Kohler was a brand caught squarely in the bursting of the U.S. housing bubble a few years ago. But it's only because of that debacle that the Wisconsin-based maker of bathroom fixtures now is busy supplying a still-promising boom in demand for its most expensive toilets by upper-middle-income consumers in China.
The century-old company made porcelain, mainly in Wisconsin, and became a multi-billion-dollar brand by supplying it for homes and businesses as the American building boom continued from after World War II to a few years ago. Along the way, the family that owned the privately held company was able to build up a five-star resort in its hometown, an elaborate "toilet museum" nearby, and world-class golf courses such as Whistling Straits, on the banks of Lake Michigan several miles a way.
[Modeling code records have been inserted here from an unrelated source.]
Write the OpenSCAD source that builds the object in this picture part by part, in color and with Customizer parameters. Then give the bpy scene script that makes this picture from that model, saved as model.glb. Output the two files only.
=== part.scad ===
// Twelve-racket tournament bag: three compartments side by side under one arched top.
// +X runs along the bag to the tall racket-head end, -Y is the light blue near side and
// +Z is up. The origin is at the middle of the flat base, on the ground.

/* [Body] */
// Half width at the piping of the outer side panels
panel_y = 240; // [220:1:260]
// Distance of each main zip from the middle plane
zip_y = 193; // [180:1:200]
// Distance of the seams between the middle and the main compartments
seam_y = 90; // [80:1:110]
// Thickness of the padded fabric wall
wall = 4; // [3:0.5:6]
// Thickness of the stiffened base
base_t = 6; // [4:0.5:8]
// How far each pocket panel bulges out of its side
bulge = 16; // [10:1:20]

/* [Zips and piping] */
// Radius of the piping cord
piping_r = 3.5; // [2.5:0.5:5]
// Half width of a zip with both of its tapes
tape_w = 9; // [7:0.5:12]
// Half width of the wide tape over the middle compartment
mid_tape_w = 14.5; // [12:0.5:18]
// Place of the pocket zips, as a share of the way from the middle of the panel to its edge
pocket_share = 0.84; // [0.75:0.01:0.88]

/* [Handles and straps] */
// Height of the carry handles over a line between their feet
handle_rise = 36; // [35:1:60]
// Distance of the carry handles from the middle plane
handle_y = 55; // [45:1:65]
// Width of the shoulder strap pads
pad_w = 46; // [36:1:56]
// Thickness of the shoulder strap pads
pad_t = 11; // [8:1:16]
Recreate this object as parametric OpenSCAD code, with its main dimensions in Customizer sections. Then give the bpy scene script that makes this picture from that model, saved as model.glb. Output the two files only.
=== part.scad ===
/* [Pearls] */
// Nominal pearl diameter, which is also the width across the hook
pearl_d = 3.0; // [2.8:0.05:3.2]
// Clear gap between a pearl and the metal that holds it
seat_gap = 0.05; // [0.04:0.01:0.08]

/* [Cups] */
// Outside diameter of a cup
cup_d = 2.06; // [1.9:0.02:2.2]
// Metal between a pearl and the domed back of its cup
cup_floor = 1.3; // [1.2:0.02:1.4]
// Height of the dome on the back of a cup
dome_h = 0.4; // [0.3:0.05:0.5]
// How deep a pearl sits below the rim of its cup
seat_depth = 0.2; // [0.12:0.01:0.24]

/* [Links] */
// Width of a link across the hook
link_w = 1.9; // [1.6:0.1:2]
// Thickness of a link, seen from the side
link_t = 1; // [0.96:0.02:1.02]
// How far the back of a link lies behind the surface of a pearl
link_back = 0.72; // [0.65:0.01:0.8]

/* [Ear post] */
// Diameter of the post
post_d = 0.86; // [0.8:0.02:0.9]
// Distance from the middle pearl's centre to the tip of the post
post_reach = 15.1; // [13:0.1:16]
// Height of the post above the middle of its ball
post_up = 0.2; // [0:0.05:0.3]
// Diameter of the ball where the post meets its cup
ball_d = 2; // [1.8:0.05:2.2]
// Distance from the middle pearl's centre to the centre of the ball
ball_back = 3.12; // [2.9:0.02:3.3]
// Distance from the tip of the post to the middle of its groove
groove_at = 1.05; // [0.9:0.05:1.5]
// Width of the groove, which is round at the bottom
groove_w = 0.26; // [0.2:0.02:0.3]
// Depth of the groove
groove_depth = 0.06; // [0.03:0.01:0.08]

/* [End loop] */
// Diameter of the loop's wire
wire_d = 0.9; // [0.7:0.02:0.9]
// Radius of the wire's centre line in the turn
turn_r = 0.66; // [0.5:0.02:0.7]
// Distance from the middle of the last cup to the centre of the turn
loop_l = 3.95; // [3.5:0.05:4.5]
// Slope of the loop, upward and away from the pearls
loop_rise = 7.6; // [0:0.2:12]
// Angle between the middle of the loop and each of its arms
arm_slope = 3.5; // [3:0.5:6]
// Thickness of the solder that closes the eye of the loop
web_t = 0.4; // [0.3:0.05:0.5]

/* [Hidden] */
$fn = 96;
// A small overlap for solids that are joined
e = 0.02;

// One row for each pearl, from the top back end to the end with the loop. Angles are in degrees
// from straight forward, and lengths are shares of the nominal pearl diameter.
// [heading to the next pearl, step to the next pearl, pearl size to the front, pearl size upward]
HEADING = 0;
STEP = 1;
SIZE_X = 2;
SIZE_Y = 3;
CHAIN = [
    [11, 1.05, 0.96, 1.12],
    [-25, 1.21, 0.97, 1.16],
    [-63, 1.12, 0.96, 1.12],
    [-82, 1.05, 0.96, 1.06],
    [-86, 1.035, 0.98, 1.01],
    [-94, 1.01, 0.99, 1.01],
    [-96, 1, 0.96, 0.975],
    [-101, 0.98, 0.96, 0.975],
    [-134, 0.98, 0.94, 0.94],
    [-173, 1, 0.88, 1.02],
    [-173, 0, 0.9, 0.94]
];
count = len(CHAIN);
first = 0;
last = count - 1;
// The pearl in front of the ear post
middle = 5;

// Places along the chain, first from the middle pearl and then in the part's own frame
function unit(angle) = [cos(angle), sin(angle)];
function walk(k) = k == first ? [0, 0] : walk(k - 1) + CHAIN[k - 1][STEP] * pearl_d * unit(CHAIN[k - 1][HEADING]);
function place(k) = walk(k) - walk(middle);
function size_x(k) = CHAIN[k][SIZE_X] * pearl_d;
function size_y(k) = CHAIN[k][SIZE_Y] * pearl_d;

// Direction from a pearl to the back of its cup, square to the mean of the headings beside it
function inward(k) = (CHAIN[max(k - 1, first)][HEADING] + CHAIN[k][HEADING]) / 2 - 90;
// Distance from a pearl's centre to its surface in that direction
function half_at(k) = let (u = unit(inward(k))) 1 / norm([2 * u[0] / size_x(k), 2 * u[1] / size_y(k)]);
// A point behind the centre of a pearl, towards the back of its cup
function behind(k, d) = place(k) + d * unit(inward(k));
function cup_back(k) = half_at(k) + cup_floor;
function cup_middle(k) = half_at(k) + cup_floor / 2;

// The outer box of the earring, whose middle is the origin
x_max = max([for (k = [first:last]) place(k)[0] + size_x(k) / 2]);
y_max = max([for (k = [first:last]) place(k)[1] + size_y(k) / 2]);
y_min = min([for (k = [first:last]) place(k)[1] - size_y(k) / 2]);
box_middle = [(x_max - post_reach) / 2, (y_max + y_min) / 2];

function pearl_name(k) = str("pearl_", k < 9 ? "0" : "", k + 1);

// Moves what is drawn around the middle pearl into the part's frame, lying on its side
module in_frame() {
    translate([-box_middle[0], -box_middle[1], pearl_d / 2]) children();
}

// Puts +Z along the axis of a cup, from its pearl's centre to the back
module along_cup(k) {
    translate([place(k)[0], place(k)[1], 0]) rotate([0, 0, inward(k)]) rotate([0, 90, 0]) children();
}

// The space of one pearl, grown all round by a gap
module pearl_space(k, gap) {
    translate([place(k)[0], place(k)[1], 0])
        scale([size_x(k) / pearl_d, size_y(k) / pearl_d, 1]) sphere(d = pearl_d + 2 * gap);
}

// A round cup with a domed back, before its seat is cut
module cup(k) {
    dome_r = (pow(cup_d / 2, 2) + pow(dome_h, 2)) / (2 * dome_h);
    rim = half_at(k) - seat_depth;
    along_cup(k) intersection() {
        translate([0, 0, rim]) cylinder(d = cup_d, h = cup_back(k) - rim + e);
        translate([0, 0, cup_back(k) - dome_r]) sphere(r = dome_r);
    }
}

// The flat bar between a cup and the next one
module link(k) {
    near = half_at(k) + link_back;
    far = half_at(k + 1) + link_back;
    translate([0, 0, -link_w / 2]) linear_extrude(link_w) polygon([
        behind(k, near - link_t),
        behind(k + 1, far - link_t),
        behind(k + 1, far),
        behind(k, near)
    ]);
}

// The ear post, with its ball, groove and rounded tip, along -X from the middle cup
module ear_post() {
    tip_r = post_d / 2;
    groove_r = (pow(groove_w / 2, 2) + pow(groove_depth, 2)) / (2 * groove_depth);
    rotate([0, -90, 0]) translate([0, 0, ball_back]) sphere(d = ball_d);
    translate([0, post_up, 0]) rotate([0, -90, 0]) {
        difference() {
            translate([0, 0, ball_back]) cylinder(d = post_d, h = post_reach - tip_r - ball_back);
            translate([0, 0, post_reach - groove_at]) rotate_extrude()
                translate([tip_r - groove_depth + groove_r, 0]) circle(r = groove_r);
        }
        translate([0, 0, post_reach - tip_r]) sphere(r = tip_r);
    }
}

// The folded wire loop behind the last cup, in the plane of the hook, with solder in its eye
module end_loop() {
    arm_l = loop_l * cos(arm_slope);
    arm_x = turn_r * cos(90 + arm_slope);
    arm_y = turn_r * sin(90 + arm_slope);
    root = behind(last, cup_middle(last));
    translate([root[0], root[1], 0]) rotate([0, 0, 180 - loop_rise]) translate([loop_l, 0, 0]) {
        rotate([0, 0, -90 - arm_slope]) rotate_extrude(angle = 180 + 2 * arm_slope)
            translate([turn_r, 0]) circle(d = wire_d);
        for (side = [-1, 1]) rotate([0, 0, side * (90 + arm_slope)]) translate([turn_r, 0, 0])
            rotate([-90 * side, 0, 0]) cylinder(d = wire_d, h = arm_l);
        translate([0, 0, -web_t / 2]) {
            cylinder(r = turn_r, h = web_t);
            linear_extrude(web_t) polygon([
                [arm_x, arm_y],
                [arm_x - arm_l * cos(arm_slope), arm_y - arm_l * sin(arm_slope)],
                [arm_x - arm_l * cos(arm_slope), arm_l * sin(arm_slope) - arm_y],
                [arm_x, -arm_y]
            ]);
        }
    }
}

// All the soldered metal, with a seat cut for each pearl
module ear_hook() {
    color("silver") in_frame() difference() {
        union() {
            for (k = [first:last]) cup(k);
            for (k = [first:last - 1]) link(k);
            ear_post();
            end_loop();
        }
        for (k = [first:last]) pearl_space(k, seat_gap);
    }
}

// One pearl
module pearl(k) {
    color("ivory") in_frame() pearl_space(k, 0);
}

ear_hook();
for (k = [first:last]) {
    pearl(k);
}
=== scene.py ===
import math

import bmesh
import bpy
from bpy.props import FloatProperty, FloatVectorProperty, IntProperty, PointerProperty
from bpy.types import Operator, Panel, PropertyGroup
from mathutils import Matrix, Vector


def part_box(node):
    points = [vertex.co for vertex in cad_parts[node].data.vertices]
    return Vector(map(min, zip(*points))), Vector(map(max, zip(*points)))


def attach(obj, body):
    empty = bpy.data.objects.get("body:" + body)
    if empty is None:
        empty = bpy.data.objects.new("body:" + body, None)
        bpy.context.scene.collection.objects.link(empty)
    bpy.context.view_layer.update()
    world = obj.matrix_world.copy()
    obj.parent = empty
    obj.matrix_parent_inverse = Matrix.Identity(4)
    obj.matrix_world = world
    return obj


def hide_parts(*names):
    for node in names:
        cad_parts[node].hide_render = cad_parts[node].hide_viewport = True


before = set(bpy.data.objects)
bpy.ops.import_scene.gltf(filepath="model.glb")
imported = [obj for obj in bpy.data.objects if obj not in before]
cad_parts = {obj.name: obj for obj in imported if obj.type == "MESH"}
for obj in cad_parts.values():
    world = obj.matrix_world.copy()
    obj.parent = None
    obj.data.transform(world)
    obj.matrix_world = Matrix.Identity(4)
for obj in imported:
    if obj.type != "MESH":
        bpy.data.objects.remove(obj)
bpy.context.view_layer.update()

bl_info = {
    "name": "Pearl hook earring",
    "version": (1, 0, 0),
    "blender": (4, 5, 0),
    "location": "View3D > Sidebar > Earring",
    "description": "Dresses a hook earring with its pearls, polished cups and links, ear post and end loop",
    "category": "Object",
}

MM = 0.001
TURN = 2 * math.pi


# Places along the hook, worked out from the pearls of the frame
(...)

But Kohler sales fell from about $5.5 billion in 2008 to about $5 billion last year largely because of the U.S. housing bust, forcing a cut in the Wisconsin manufacturing workforce to about 1,800 people from about 2,700 people. And that's where the silver lining comes in.
"We wouldn't have had the capacity, perhaps, to export, but now because of the recession, we have capacity," Herbert V. Kohler Jr., the company's chairman and CEO, told the Wall Street Journal.What Kohler is doing with all that capacity in Wisconsin, in a Texas plant and at 11 factories in China is attempting to keep up with skyrocketing demand by mainland Chinese consumers for high-end toilets such as its Numi model.
The brand's most advanced toilet, Numi comes with everything but a personal valet. It boasts a remote control, leg-warming porcelain, a built-in stereo system and three bidet settings.
Kohler is one of dozens of Western brands benefiting mightily from high-end consumer demand that remains strong in China despite a recent slowdown in the overall economic growth rate and slackening demand in certain upscale segments, such as luxury cars. It's also not alone in booming in China while fighting for market share at home — witness Yum Brands' KFC disconnect, recounted in the current issue of Bloomberg Businessweek.)
"People who buy things for their homes like to tell people about what they're buying," Yuval Atsmon, a partner in McKinsey & Co., told WSJ. "People who buy things for their homes like to tell people about what they're buying. Brands that have managed to stand out as premium brands have done very well." Even — or perhaps especially — when it comes to boasting the world's priciest looky (at me) loo.